Deathloop is, in part, a throwback to the 1960s and 70s and required a score that was heavily influenced by the time period. It was up to Salta to turn those influences into a cohesive score.

“I can easily imagine a chef in a kitchen with all these ingredients all over the place to make these dishes,” Salta said. “And all these ingredients are musical influences like Jimi Hendrix or James Bond or Led Zeppelin. I have to make some good tasting stuff, but I have to use these ingredients.”

The game’s score has received near universal acclaim, but its main theme almost sounded vastly different.

“After I got into the game, I started feeling a disconnect between the original theme and what I was starting to perceive as the personality of Deathloop,” Salta said. “The scope of the original theme was they wanted something very mysterious. Just mysterious. I get that. Black Reef is this mysterious, lost island.”

It soon became apparent to Salta, however, that something was off. So, he worked on a new version of the main theme in secret.

“I started to get a sense of these visionaries, the targets you’re supposed to kill, the pacing of it, the tongue-in-cheek nature of it, the snarkiness, this game doesn’t take itself seriously,” Salta said. “I came back and was like, this is cool and everyone approved it, but I want something hooky. I want something that looped, something that is memorable and has a commercial melody to it. Something I can sing easily and something that sounds good in an action scene as well as a mysterious scene and any shade of gray in between.”
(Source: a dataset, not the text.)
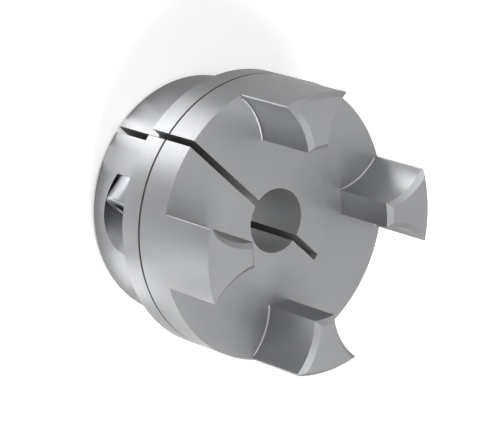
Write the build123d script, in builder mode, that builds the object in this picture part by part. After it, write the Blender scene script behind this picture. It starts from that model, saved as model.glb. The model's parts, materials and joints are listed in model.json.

After sharing the new theme, Salta’s work convinced Arkane that it was the right direction, but a new challenge then awaited him: scoring the action heavy sections.

“If the reference is the late 60s, it sounds like ‘Austin Powers’,” Salta said. “It wasn’t like that kind of mean, kick you in the rear feeling with that tongue-in-cheek nature, which is also in the game.”

Finding that balance resulted in a memorable soundtrack that sticks with gamers.

“I think the music settles into that nicely, kind of like the ‘Pink Panther’ movies,” Salta said. “A lot of that music isn’t funny, but when you hear it in the context of the movie, it becomes something special. I hope that it’s the same in Deathloop.”

If the multiple award nominations are any indication, Salta has hit the mark in a big way and left gamers with a unique musical experience.

“It’s a fusion of a lot of things that are done in a very unique way,” Salta said. “If you close your eyes and you listen to any piece of music from the soundtrack, I think you’ll know that it’s Deathloop.”

Deathloop represented another chance for Salta to tackle a new and challenging project. Whatever comes next, he’s ready to continue finding new ways to push himself.

“What lights me up is something different,” Salta said. “Deathloop scared me because it was out of my comfort zone. I have a lot of fun when I get to use my entire toy box and not just one part of it.”